• 22 Novembre 2024 5:25

Quotidiano di ispirazione cristiana e francescana

Il povero, mio fratello o fonte di guadagno?

di FraPé – Mi rattrista sentire i racconti di coloro che chiamiamo “ultimi” e che purtroppo con la nostra “carità” finanziata dallo Stato e quindi  da noi, invece di fargli fare il salto di qualità, di farli sentire PERSONA, sono “ostaggio” di certe associazioni che stanno sfruttando ogni occasione per arricchirsi. Mi riferisco a certe case di accoglienza per anziani, stranieri, senza fissa dimora e tutto ciò che ha a che fare con l’essere umano.

Ascolto e leggo bugie, tentativi di discolpa, mai un chiedere scusa, mai a dire “forse abbiamo sbagliato”.

Mi hanno insegnato che le bugie non si dicono, che i numeri non si gonfiano, che non conta quante cose fai, ma come le fai. Ciò che davvero è importante è saper rendere felice l’altro, promuoverlo, ridargli la dignità perduta e non usarlo per la tua sete di protagonismo per la tua sete di guadagno, per riempire il tuo io.
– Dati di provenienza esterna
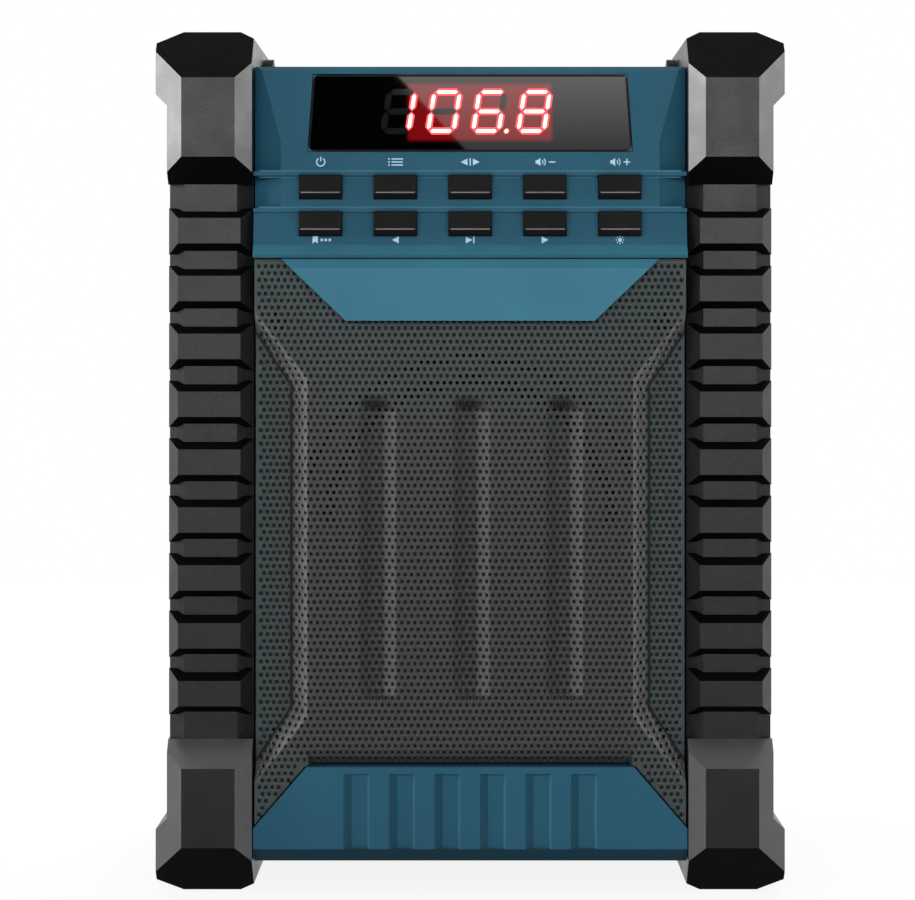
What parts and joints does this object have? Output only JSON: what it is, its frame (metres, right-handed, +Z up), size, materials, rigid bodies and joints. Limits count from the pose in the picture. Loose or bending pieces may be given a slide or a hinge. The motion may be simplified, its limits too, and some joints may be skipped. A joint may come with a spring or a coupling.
{
  "type": "jobsite radio",
  "caption": "Compact portable jobsite radio: blue housing between four treaded corner guards, perforated speaker face, lit display, push keys, carry handle and whip antenna.",
  "frame": {"origin": "bottom centre of the box round the whole radio, on the surface that it stands on", "axes": "+X to the right seen from the front, +Y into the depth (the front faces -Y), +Z up"},
  "size_m": [0.1748, 0.125, 0.24],
  "materials": {
    "shell_blue": "satin moulded",
    "guard_black": "satin moulded rubber",
    "seal_rubber": "matte",
    "grille_metal": "dark grey coat",
    "speaker_cloth": "open weave",
    "window_smoke": "dark gloss",
    "led_module": "lit red segments",
    "key_black": "satin",
    "board_green": "solder mask",
    "cone_paper": "pressed paper",
    "inner_steel": "plated",
    "black_plastic": "satin",
    "mast_chrome": "polished"
  },
  "bodies": {
    "housing": {"front_shell": "shell_blue", "rear_shell": "shell_blue", "nose_plate": "shell_blue", "upper_guard_left": "guard_black", "upper_guard_right": "guard_black", "lower_guard_left": "guard_black", "lower_guard_right": "guard_black", "front_post_left": "guard_black", "front_post_right": "guard_black", "rear_post_left": "guard_black", "rear_post_right": "guard_black", "shell_seal": "seal_rubber", "key_mat": "seal_rubber", "speaker_surround": "seal_rubber", "grille": "grille_metal", "grille_cloth": "speaker_cloth", "speaker_spider": "speaker_cloth", "display_window": "window_smoke", "display_module": "led_module", "control_board": "board_green", "main_board": "board_green", "speaker_basket": "inner_steel", "speaker_magnet": "inner_steel", "housing_screws": "inner_steel", "speaker_screws": "inner_steel", "battery_door_pin": "inner_steel", "antenna_pin": "inner_steel", "handle_pivots": "inner_steel", "usb_socket": "inner_steel", "battery_contacts": "inner_steel", "battery_pack": "black_plastic", "aux_socket": "black_plastic", "dc_socket": "black_plastic", "antenna_bracket": "black_plastic"},
    "button_power": {"button_power": "key_black"},
    "button_mode": {"button_mode": "key_black"},
    "button_scan": {"button_scan": "key_black"},
    "button_volume_down": {"button_volume_down": "key_black"},
    "button_volume_up": {"button_volume_up": "key_black"},
    "button_preset": {"button_preset": "key_black"},
    "button_previous": {"button_previous": "key_black"},
    "button_play": {"button_play": "key_black"},
    "button_next": {"button_next": "key_black"},
    "button_dimmer": {"button_dimmer": "key_black"},
    "speaker_cone": {"speaker_cone": "cone_paper", "dust_cap": "cone_paper", "voice_coil": "inner_steel"},
    "carry_handle": {"carry_handle": "black_plastic", "handle_grip": "seal_rubber"},
    "antenna_mast": {"antenna_base": "mast_chrome", "antenna_section_1": "mast_chrome"},
    "antenna_slide_2": {"antenna_section_2": "mast_chrome"},
    "antenna_slide_3": {"antenna_section_3": "mast_chrome"},
    "antenna_slide_4": {"antenna_section_4": "mast_chrome"},
    "antenna_slide_5": {"antenna_section_5": "mast_chrome", "antenna_tip": "black_plastic"},
    "battery_door": {"battery_door": "shell_blue"},
    "port_cover": {"port_cover": "seal_rubber"}
  },
  "joints": [
    {"name": "button_power_push", "type": "slide", "parent": "housing", "child": "button_power", "axis": [0, 1, 0], "range_m": [0, 0.0008], "stiffness_N_per_m": 1200},
    {"name": "button_mode_push", "type": "slide", "parent": "housing", "child": "button_mode", "axis": [0, 1, 0], "range_m": [0, 0.0008], "stiffness_N_per_m": 1200},
    {"name": "button_scan_push", "type": "slide", "parent": "housing", "child": "button_scan", "axis": [0, 1, 0], "range_m": [0, 0.0008], "stiffness_N_per_m": 1200},
    {"name": "button_volume_down_push", "type": "slide", "parent": "housing", "child": "button_volume_down", "axis": [0, 1, 0], "range_m": [0, 0.0008], "stiffness_N_per_m": 1200},
    {"name": "button_volume_up_push", "type": "slide", "parent": "housing", "child": "button_volume_up", "axis": [0, 1, 0], "range_m": [0, 0.0008], "stiffness_N_per_m": 1200},
    {"name": "button_preset_push", "type": "slide", "parent": "housing", "child": "button_preset", "axis": [0, 1, 0], "range_m": [0, 0.0008], "stiffness_N_per_m": 1200},
    {"name": "button_previous_push", "type": "slide", "parent": "housing", "child": "button_previous", "axis": [0, 1, 0], "range_m": [0, 0.0008], "stiffness_N_per_m": 1200},
    {"name": "button_play_push", "type": "slide", "parent": "housing", "child": "button_play", "axis": [0, 1, 0], "range_m": [0, 0.0008], "stiffness_N_per_m": 1200},
    {"name": "button_next_push", "type": "slide", "parent": "housing", "child": "button_next", "axis": [0, 1, 0], "range_m": [0, 0.0008], "stiffness_N_per_m": 1200},
    {"name": "button_dimmer_push", "type": "slide", "parent": "housing", "child": "button_dimmer", "axis": [0, 1, 0], "range_m": [0, 0.0008], "stiffness_N_per_m": 1200},
    {"name": "speaker_cone_drive", "type": "slide", "parent": "housing", "child": "speaker_cone", "axis": [0, 1, 0], "range_m": [-0.0015, 0.0015], "stiffness_N_per_m": 1500},
    {"name": "carry_handle_swing", "type": "hinge", "parent": "housing", "child": "carry_handle", "pos_m": [0, -0.0125, 0.2295], "axis": [1, 0, 0], "range_deg": [0, 98]},
    {"name": "antenna_tilt", "type": "hinge", "parent": "housing", "child": "antenna_mast", "pos_m": [-0.038, 0.0525, 0.1], "axis": [-1, 0, 0], "range_deg": [0, 90]},
    {"name": "antenna_extend", "type": "slide", "parent": "antenna_mast", "child": "antenna_slide_2", "axis": [0, 0, 1], "range_m": [0, 0.088]},
    {"name": "antenna_extend_3", "type": "slide", "parent": "antenna_slide_2", "child": "antenna_slide_3", "axis": [0, 0, 1], "range_m": [0, 0.088]},
    {"name": "antenna_extend_4", "type": "slide", "parent": "antenna_slide_3", "child": "antenna_slide_4", "axis": [0, 0, 1], "range_m": [0, 0.088]},
    {"name": "antenna_extend_5", "type": "slide", "parent": "antenna_slide_4", "child": "antenna_slide_5", "axis": [0, 0, 1], "range_m": [0, 0.088]},
    {"name": "battery_door_open", "type": "hinge", "parent": "housing", "child": "battery_door", "pos_m": [0, 0.0501, 0.026], "axis": [-1, 0, 0], "range_deg": [0, 100]},
    {"name": "port_cover_open", "type": "hinge", "parent": "housing", "child": "port_cover", "pos_m": [0.027, 0.0525, 0.1378], "axis": [-1, 0, 0], "range_deg": [0, 110]}
  ],
  "couplings": [
    {"joint": "antenna_extend_3", "follows": "antenna_extend", "ratio": 1},
    {"joint": "antenna_extend_4", "follows": "antenna_extend", "ratio": 1},
    {"joint": "antenna_extend_5", "follows": "antenna_extend", "ratio": 1}
  ]
}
Prima o poi bisogna rendere conto al Signore. Lui i comunicati stampa non li legge ma legge accuratamente i cuori. Cuori che donano, che condividono, che si fanno prossimi all’altro.

Il pane a casa si deve portare, bisogna costruire un futuro per i propri figli, è legittimo, ciò che non è legittimo è la  speculazione a danno del prossimo, il farsi carriera sulle spalle dei poveri che mangiano quello che decidiamo noi, vestono quello che a noi non piace più o è fuori moda. Si fa davvero poco affinché vivano in maniera dignitosa. Purtroppo certe associazioni che gestiscono migliaia di euro non sempre sono così trasparenti e leali verso i fratelli o le sorelle loro affidati. Non sempre i servizi dati sono pieni di umanità. Le lamentele per i disservizi e per il cibo poco e pessimo, aumentano di giorno in giorno…
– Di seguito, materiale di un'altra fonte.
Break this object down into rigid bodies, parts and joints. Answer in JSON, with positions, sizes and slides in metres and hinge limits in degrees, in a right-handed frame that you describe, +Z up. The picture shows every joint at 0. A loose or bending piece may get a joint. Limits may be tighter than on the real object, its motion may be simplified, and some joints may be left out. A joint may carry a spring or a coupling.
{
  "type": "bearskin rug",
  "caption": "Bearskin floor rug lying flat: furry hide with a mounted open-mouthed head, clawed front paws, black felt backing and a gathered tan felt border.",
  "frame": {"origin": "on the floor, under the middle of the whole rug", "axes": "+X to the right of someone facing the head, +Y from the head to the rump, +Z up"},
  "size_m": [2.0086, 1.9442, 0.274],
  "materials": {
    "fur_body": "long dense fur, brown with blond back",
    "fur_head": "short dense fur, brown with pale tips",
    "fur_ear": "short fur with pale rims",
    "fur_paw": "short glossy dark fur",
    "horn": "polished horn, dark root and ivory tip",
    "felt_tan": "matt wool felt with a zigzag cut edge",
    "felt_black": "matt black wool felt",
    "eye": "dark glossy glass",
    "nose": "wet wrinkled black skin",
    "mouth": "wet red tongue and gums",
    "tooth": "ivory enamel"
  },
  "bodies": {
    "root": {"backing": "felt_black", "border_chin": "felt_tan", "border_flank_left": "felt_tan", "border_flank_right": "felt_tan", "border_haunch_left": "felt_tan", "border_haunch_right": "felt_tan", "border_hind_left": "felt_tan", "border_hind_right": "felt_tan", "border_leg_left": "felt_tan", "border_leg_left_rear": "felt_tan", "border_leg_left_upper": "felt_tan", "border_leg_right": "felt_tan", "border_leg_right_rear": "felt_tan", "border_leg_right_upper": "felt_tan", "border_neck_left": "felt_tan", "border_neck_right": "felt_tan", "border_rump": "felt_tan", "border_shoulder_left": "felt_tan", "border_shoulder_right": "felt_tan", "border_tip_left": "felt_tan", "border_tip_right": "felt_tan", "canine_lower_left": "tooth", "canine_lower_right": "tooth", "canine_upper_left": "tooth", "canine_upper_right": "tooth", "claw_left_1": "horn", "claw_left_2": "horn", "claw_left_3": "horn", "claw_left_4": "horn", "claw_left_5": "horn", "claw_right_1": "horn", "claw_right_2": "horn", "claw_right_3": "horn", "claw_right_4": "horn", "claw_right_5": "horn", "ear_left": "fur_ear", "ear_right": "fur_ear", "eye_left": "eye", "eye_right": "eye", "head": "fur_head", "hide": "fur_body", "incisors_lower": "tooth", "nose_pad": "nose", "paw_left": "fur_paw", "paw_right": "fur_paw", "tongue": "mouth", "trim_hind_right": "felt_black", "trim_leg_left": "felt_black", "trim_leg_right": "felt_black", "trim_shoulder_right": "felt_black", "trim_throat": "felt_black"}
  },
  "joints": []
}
Una sera ho visto un operatore di una data associazione seduto in un locale con un fratello senza fissa dimora che stavano mangiando insieme un panino. Questa scena mi ha riempito il cuore. Un esempio da seguire: far sentire l’altro normale e non un oggetto dove ricavo utili. Far sentire l’altro mio fratello mia sorella è ciò che dovremmo far tutti. Guardiamo a Francesco d’Assisi, a Madre Teresa di Calcutta, a uomini e donne che spendono la loro vita gratuitamente per rendere felici gli altri, facendo sentire Dio vicino e non farli sentire arrabbiati e abbandonati. E’ un cammino non facile, ma se si sanno riconoscere i propri errori è meno difficile da percorrere.

“Qualunque cosa fate ad uno di questi miei fratelli più piccoli l’avete fatto a me”. I comunicati e le querele non servono perché prima o poi dovremo rendere conto proprio di questo versetto del Vangelo.

I poveri sono persone e vanno seguiti, amati e aiutati… non sfruttati.

Chi ha orecchi per intendere intenda!